→ **WRITTEN EXERCISE**:
Look for "from" in each line of the entries, and return the matching lines.

→ **DATASET CONTENT**:

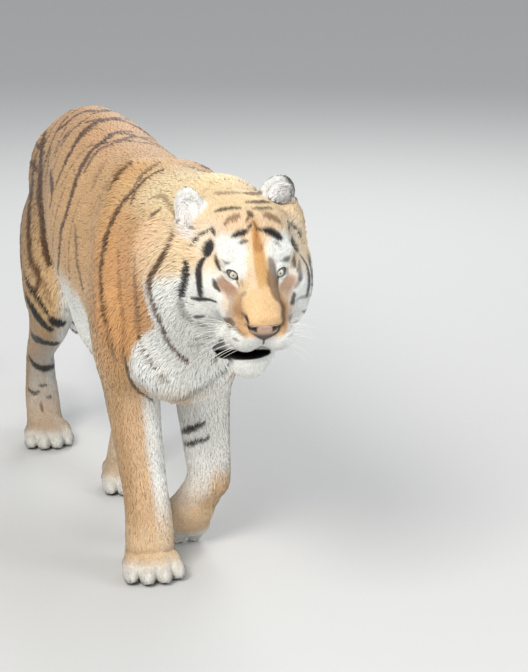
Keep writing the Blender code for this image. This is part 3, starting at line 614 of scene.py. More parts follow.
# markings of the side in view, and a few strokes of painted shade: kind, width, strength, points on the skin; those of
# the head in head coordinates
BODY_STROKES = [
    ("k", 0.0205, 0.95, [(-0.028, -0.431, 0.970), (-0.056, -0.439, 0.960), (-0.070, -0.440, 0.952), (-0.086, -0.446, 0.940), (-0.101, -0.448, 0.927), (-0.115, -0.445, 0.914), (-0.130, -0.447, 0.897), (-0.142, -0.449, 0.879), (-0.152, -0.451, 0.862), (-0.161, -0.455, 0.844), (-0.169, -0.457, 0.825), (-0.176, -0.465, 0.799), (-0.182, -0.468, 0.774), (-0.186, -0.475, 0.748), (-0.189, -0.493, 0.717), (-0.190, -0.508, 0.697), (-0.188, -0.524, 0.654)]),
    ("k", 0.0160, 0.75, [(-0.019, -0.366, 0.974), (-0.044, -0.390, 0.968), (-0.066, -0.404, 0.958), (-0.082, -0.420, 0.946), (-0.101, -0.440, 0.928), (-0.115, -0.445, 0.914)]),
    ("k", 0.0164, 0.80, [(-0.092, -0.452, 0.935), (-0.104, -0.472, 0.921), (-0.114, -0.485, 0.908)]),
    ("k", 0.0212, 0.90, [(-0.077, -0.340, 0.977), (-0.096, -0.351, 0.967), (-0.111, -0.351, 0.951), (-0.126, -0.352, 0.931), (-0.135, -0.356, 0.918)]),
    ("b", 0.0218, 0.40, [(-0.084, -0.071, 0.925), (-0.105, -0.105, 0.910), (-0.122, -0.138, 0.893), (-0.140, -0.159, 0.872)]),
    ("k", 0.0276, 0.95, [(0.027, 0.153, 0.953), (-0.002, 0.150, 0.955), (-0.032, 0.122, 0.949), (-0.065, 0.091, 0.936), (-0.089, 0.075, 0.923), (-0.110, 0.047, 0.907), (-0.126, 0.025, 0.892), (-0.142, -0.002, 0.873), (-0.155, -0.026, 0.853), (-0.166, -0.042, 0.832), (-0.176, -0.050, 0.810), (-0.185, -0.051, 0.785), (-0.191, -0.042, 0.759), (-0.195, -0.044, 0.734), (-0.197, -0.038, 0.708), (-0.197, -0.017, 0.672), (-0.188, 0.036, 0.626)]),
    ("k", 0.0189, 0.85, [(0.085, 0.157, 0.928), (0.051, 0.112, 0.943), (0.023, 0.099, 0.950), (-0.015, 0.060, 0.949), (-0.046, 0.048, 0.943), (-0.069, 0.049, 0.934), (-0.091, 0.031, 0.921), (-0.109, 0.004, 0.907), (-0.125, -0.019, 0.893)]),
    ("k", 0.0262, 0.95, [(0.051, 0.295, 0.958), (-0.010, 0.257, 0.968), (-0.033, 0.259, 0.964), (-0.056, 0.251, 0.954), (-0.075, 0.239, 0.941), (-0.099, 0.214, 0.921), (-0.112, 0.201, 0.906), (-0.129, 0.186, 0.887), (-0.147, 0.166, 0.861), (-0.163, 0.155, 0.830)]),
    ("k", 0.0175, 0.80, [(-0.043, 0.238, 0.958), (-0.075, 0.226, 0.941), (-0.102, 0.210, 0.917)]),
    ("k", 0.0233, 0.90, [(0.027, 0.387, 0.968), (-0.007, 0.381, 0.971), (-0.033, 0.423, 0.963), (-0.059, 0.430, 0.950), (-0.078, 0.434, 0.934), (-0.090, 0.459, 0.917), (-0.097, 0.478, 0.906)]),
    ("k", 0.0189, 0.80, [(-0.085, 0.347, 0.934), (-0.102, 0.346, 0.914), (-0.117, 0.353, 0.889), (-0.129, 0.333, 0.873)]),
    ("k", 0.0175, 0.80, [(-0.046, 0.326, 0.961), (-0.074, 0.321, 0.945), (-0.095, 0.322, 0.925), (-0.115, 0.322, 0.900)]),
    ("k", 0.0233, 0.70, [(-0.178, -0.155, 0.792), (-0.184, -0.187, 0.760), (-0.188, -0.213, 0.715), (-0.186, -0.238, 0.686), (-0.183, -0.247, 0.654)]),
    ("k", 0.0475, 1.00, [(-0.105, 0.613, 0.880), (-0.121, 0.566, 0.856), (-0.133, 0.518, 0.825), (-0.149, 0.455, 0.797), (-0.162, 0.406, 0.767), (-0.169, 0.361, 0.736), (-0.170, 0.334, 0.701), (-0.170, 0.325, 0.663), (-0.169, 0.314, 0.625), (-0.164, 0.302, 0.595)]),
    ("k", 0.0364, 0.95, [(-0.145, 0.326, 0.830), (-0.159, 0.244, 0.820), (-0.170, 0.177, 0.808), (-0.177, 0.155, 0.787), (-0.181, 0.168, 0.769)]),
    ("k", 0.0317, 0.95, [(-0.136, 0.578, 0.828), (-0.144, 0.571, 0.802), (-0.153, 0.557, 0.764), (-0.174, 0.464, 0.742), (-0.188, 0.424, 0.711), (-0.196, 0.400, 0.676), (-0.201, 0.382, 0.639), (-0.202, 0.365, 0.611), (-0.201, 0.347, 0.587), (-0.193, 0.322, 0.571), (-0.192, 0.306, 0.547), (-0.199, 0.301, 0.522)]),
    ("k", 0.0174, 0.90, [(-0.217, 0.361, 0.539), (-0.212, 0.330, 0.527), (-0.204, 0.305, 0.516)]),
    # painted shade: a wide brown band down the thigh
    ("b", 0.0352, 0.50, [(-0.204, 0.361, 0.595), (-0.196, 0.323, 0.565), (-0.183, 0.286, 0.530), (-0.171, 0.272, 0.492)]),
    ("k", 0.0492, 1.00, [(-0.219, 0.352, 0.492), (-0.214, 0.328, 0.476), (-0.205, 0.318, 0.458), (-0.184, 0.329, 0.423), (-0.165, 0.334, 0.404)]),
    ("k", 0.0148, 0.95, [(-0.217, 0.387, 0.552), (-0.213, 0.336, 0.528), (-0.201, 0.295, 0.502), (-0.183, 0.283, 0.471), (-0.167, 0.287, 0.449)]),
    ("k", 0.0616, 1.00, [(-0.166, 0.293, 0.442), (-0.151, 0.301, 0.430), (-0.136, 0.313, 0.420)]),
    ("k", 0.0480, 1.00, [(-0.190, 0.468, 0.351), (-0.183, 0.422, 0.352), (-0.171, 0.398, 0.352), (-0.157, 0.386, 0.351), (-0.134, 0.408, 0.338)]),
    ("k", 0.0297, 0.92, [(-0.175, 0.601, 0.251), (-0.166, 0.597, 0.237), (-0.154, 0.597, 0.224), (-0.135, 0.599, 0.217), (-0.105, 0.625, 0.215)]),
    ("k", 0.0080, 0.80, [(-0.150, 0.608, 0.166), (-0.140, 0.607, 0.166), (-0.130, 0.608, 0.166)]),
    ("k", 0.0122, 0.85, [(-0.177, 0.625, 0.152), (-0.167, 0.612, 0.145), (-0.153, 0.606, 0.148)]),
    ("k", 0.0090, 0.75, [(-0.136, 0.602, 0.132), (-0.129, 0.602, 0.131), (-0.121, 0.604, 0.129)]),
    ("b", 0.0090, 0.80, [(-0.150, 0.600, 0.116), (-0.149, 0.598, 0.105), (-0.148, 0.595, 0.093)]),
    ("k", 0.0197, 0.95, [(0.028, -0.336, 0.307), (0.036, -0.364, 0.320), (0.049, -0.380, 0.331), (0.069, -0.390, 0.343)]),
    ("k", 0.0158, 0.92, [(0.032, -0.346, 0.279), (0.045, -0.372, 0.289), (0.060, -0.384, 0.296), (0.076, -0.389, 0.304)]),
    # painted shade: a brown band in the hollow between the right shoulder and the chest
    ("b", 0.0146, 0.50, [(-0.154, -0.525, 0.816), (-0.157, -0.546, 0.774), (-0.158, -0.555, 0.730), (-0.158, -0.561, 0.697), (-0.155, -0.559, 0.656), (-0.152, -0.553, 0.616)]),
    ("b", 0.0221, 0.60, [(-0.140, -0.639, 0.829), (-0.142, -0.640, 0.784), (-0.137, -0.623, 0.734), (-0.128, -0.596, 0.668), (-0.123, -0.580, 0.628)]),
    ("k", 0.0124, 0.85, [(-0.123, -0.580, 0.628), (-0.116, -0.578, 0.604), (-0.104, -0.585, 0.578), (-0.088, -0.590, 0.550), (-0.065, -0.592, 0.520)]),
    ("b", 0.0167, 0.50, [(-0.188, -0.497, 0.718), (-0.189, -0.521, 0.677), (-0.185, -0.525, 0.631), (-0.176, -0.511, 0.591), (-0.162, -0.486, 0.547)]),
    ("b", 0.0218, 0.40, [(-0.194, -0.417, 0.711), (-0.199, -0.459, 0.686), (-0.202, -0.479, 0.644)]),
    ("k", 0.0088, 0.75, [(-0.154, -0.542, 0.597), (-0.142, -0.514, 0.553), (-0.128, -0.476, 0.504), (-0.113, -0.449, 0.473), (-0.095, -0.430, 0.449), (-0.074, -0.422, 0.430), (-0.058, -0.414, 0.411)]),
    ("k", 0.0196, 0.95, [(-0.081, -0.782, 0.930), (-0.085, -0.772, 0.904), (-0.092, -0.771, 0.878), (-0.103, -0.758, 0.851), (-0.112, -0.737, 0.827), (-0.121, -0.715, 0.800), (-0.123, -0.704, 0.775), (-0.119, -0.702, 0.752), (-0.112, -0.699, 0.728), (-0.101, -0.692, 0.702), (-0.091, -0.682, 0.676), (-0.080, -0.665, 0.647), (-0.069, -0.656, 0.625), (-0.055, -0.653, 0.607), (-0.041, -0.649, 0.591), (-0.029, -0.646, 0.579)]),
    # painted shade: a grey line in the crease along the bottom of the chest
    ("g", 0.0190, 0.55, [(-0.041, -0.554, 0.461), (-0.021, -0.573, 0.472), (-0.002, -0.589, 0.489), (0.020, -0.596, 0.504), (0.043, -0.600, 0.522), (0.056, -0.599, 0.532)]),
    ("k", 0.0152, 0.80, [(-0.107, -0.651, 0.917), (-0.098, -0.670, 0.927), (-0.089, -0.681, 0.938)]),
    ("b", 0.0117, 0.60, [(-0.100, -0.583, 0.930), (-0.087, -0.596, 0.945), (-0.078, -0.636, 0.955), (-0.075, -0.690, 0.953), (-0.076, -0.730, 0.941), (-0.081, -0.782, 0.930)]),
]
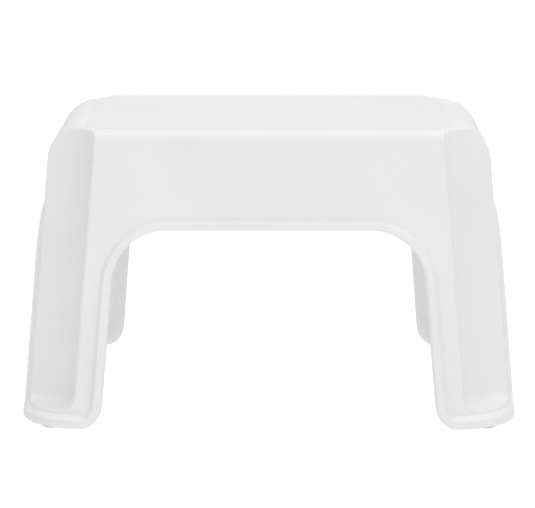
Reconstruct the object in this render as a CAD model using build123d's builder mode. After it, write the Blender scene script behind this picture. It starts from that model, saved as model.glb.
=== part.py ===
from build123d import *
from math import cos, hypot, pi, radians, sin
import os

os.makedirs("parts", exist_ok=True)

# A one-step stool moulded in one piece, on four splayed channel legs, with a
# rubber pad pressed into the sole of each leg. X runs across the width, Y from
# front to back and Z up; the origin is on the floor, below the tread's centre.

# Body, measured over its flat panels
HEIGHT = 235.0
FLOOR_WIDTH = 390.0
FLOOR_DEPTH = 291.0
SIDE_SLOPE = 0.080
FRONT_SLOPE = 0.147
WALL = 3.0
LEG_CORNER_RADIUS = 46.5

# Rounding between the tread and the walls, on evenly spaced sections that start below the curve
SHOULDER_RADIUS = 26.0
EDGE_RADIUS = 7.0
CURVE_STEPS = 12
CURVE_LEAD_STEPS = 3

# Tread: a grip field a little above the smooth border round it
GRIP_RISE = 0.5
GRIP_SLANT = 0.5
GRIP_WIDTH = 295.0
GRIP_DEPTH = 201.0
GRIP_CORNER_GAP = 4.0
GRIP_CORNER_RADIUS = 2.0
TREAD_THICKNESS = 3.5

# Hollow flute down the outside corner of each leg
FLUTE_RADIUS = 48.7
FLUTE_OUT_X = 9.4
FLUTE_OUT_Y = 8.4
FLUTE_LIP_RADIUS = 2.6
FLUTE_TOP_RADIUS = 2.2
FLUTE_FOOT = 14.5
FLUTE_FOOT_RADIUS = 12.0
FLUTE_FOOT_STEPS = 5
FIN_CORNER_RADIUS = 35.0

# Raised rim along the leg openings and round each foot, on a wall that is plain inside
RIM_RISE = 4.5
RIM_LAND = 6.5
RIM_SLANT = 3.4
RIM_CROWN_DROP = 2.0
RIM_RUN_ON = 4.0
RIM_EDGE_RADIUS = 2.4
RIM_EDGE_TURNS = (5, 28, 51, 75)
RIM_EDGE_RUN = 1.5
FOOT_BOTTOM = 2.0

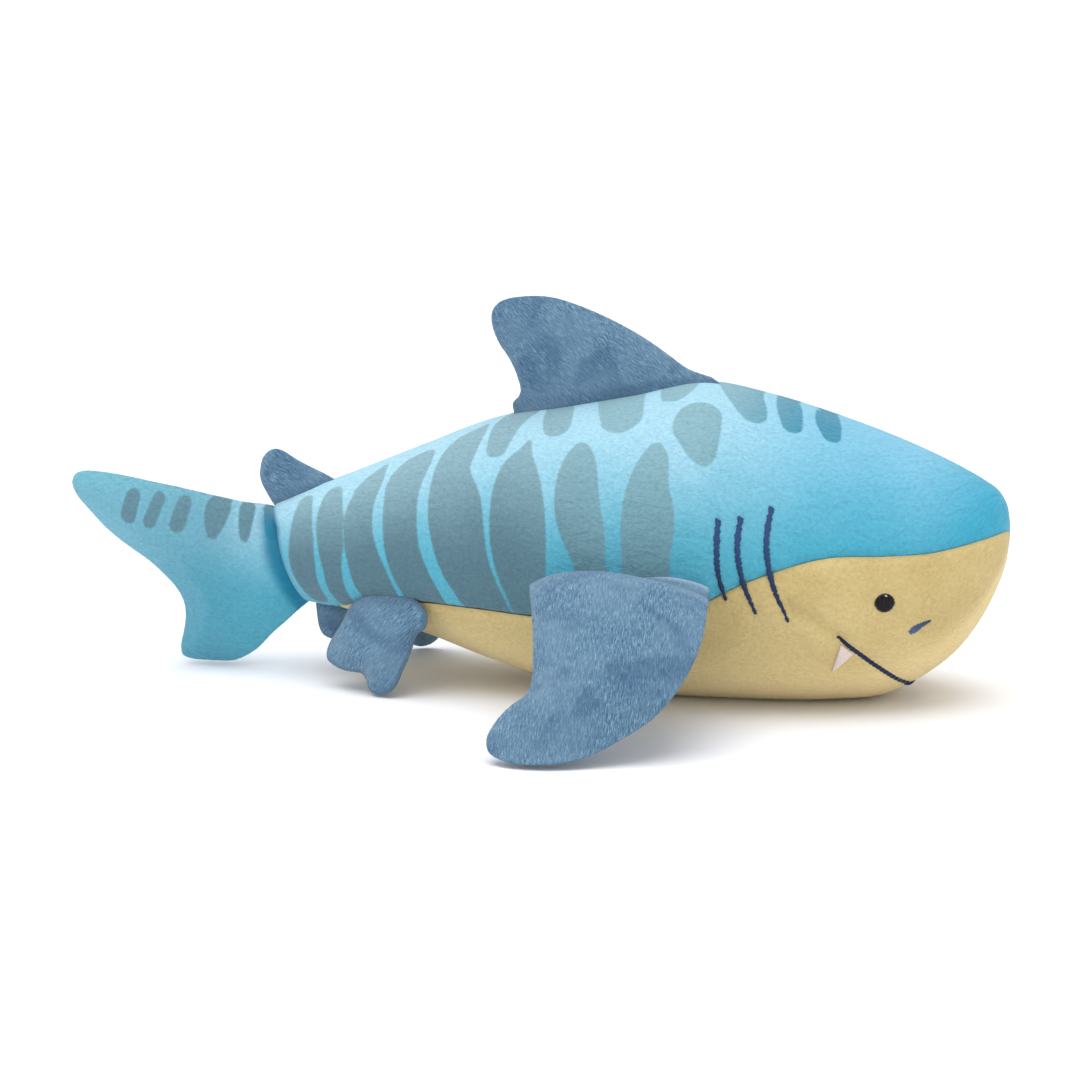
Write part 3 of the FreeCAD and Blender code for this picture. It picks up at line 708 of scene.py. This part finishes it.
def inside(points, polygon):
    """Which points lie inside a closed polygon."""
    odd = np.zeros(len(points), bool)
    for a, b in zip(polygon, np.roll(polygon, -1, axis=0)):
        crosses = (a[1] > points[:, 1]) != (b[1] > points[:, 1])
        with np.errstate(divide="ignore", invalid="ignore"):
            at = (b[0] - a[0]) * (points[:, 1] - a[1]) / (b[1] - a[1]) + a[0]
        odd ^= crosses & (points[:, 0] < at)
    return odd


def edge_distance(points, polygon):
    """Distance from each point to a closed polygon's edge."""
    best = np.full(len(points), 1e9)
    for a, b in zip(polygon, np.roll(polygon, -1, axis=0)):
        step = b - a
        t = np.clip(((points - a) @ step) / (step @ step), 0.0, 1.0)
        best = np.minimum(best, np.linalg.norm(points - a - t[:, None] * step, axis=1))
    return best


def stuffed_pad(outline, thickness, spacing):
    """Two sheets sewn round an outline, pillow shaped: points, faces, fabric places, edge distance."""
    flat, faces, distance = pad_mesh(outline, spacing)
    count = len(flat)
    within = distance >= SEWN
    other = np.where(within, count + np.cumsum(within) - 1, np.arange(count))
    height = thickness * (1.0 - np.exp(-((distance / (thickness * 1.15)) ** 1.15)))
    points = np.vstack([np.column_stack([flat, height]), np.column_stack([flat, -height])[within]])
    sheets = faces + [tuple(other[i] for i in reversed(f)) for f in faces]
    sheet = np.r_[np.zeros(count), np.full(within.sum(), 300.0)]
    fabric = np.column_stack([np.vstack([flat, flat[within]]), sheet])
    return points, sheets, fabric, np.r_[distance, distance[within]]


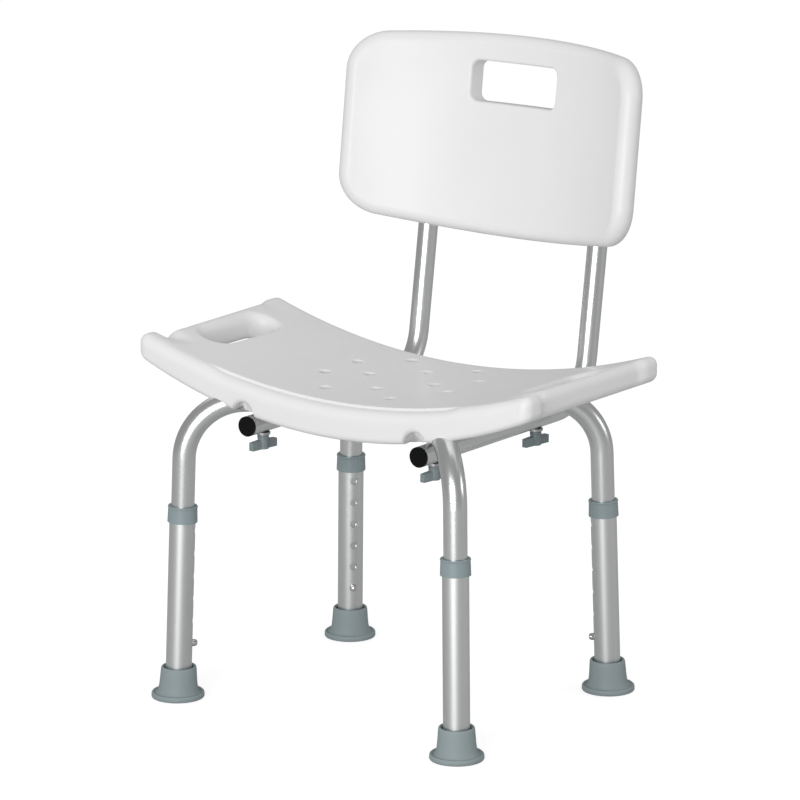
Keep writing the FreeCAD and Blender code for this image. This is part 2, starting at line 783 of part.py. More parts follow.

→ **WRITTEN RESPONSE**:
Reconstruct the object in this render as a CAD model using build123d's builder mode. After it, write the Blender scene script behind this picture. It starts from that model, saved as model.glb.
from build123d import *
from math import cos, hypot, pi, radians, sin
# rubber pad pressed into the sole of each leg. X runs across the width, Y from
    """Distance from each point to a closed polygon's edge."""